### EXERCISE AIM
Reproduce all of the data exactly, with no line skipped.

### STORED DATA

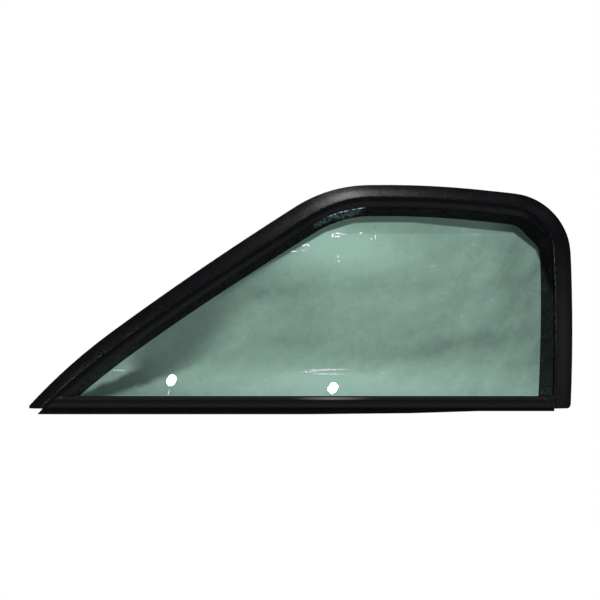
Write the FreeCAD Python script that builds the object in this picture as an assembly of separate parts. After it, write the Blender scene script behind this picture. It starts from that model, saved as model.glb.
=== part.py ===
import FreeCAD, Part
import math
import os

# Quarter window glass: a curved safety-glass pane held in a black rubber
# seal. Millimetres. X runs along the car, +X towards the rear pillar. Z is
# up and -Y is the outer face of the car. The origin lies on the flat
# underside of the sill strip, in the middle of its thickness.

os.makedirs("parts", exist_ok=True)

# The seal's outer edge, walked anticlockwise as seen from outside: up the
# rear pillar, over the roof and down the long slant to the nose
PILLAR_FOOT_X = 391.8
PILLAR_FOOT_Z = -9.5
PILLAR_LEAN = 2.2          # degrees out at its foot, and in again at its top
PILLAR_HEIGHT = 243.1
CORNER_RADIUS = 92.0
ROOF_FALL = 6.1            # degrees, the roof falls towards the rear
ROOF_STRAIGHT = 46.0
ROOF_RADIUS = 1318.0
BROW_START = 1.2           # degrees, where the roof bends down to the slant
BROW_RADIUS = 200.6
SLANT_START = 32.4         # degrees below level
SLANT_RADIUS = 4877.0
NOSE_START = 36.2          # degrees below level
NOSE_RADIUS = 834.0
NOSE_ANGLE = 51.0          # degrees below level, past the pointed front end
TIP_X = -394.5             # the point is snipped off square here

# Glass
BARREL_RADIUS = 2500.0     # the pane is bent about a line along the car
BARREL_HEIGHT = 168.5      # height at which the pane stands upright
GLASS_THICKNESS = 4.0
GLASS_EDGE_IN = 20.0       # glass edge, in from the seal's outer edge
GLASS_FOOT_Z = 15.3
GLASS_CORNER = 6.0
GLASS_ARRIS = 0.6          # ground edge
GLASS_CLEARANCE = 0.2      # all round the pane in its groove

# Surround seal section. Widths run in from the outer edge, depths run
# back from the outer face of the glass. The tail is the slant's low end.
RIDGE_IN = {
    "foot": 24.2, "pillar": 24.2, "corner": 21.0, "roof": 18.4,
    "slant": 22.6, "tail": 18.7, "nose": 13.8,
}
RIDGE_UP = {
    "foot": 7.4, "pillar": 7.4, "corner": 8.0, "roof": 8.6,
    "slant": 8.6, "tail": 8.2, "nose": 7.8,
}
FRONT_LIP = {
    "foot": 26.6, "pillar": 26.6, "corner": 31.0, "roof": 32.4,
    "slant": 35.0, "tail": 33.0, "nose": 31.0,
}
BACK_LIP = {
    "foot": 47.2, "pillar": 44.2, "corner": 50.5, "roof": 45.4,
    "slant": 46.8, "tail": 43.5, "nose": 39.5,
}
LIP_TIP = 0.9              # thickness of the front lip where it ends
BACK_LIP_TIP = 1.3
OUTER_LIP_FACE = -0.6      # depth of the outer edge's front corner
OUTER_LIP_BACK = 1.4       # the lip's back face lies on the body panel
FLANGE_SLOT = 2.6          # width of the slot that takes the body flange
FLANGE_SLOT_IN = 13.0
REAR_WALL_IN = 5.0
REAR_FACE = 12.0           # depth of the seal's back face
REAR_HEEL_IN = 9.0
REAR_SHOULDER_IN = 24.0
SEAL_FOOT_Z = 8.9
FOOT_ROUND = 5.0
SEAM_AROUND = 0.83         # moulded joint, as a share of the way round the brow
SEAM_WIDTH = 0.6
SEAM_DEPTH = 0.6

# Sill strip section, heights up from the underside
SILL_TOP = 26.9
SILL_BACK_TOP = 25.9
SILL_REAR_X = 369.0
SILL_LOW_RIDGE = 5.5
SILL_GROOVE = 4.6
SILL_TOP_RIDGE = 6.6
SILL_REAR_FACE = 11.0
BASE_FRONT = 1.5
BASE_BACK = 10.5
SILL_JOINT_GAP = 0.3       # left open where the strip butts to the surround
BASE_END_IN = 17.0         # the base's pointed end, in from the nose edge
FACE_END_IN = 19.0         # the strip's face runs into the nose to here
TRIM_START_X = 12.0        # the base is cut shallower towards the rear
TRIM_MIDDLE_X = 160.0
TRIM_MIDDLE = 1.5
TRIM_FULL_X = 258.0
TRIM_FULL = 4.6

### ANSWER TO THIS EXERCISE
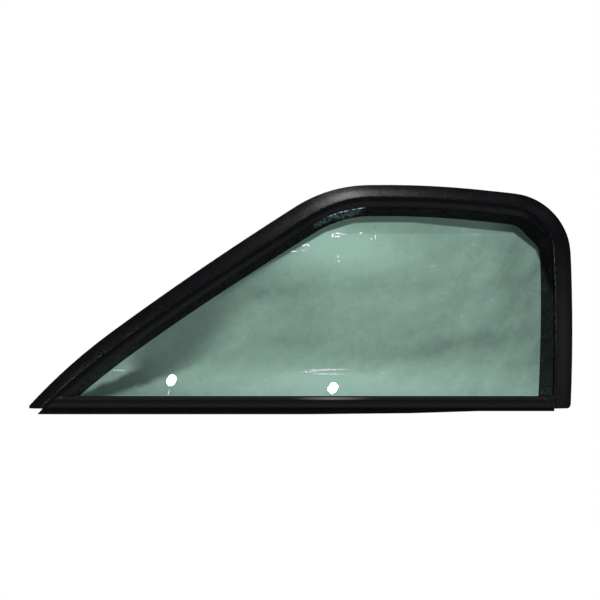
Write the FreeCAD Python script that builds the object in this picture as an assembly of separate parts. After it, write the Blender scene script behind this picture. It starts from that model, saved as model.glb.
=== part.py ===
import FreeCAD, Part
import math
import os

# Quarter window glass: a curved safety-glass pane held in a black rubber
# seal. Millimetres. X runs along the car, +X towards the rear pillar. Z is
# up and -Y is the outer face of the car. The origin lies on the flat
# underside of the sill strip, in the middle of its thickness.

os.makedirs("parts", exist_ok=True)

# The seal's outer edge, walked anticlockwise as seen from outside: up the
# rear pillar, over the roof and down the long slant to the nose
PILLAR_FOOT_X = 391.8
PILLAR_FOOT_Z = -9.5
PILLAR_LEAN = 2.2          # degrees out at its foot, and in again at its top
PILLAR_HEIGHT = 243.1
CORNER_RADIUS = 92.0
ROOF_FALL = 6.1            # degrees, the roof falls towards the rear
ROOF_STRAIGHT = 46.0
ROOF_RADIUS = 1318.0
BROW_START = 1.2           # degrees, where the roof bends down to the slant
BROW_RADIUS = 200.6
SLANT_START = 32.4         # degrees below level
SLANT_RADIUS = 4877.0
NOSE_START = 36.2          # degrees below level
NOSE_RADIUS = 834.0
NOSE_ANGLE = 51.0          # degrees below level, past the pointed front end
TIP_X = -394.5             # the point is snipped off square here

# Glass
BARREL_RADIUS = 2500.0     # the pane is bent about a line along the car
BARREL_HEIGHT = 168.5      # height at which the pane stands upright
GLASS_THICKNESS = 4.0
GLASS_EDGE_IN = 20.0       # glass edge, in from the seal's outer edge
GLASS_FOOT_Z = 15.3
GLASS_CORNER = 6.0
GLASS_ARRIS = 0.6          # ground edge
GLASS_CLEARANCE = 0.2      # all round the pane in its groove

# Surround seal section. Widths run in from the outer edge, depths run
# back from the outer face of the glass. The tail is the slant's low end.
RIDGE_IN = {
    "foot": 24.2, "pillar": 24.2, "corner": 21.0, "roof": 18.4,
    "slant": 22.6, "tail": 18.7, "nose": 13.8,
}
RIDGE_UP = {
    "foot": 7.4, "pillar": 7.4, "corner": 8.0, "roof": 8.6,
    "slant": 8.6, "tail": 8.2, "nose": 7.8,
}
FRONT_LIP = {
    "foot": 26.6, "pillar": 26.6, "corner": 31.0, "roof": 32.4,
    "slant": 35.0, "tail": 33.0, "nose": 31.0,
}
BACK_LIP = {
    "foot": 47.2, "pillar": 44.2, "corner": 50.5, "roof": 45.4,
    "slant": 46.8, "tail": 43.5, "nose": 39.5,
}
LIP_TIP = 0.9              # thickness of the front lip where it ends
BACK_LIP_TIP = 1.3
OUTER_LIP_FACE = -0.6      # depth of the outer edge's front corner
OUTER_LIP_BACK = 1.4       # the lip's back face lies on the body panel
FLANGE_SLOT = 2.6          # width of the slot that takes the body flange
FLANGE_SLOT_IN = 13.0
REAR_WALL_IN = 5.0
REAR_FACE = 12.0           # depth of the seal's back face
REAR_HEEL_IN = 9.0
REAR_SHOULDER_IN = 24.0
SEAL_FOOT_Z = 8.9
FOOT_ROUND = 5.0
SEAM_AROUND = 0.83         # moulded joint, as a share of the way round the brow
SEAM_WIDTH = 0.6
SEAM_DEPTH = 0.6

# Sill strip section, heights up from the underside
SILL_TOP = 26.9
SILL_BACK_TOP = 25.9
SILL_REAR_X = 369.0
SILL_LOW_RIDGE = 5.5
SILL_GROOVE = 4.6
SILL_TOP_RIDGE = 6.6
SILL_REAR_FACE = 11.0
BASE_FRONT = 1.5
BASE_BACK = 10.5
SILL_JOINT_GAP = 0.3       # left open where the strip butts to the surround
BASE_END_IN = 17.0         # the base's pointed end, in from the nose edge
FACE_END_IN = 19.0         # the strip's face runs into the nose to here
TRIM_START_X = 12.0        # the base is cut shallower towards the rear
TRIM_MIDDLE_X = 160.0
TRIM_MIDDLE = 1.5
TRIM_FULL_X = 258.0
TRIM_FULL = 4.6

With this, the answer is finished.